Agreed, but the thing you want to use this for isn’t simulating a long reflection, which will fail (in the worst case) because HCH can’t do certain types of learning efficiently.

Once we get past Simulated Long Reflection, there's a whole pile of Things To Do With AI which strike me as Probably Doomed on general principles.

You mentioned using HCH to "let humans be epistemically competitive with the systems we're trying to train", which definitely falls in that pile. We have general principles saying that we should definitely not rely on humans being epistemically competitive with AGI; using HCH does not seem to get around those general principles at all. (Unless we buy some very strong hypotheses about humans' skill at factorizing problems, in which case we'd also expect HCH to be able to simulate something long-reflection-like.)

Trying to be epistemically competitive with AGI is, in general, one of the most difficult use-cases one can aim for.

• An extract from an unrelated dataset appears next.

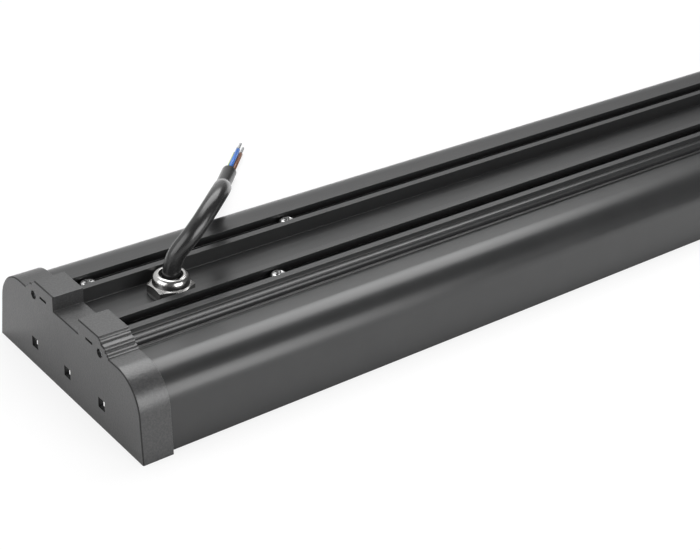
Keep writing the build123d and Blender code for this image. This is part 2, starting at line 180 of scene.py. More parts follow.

For that to be easier than simulating a long reflection, even for architectures other than HCH-emulators, we'd need some really weird assumptions.

This post is one of the LW posts a younger version of myself would have been most excited to read. Building on what I got from the Embedded Agency sequence, this post lays out a broad-strokes research plan for getting the alignment problem right. It points to areas of confusion, it lists questions we should be able to answer if we got this right, it explains the reasoning behind some of the specific tactics the author is pursuing, and it answers multiple common questions and objections. It leaves me with a feeling of "Yeah, I could pursue that too if I wanted, and I expect I could make some progress" which is a shockingly high bar for a purported plan to solve the alignment problem. I give this post +9.

(Well, really I expect it to take <12 months, but planning fallacy and safety margins and time to iterate a little and all that.)

There's also red teaming time, and lag in idea uptake/marketing, to account for. It's possible that we'll have the solution to FAI when AGI gets invented, but the inventor won't be connected to our community and won't be aware of/sold on the solution.

Edit: Don't forget to account for the actual engineering effort to implement the safety solution and integrate it with capabilities work. Ideally there is time for extensive testing and/or formal verification.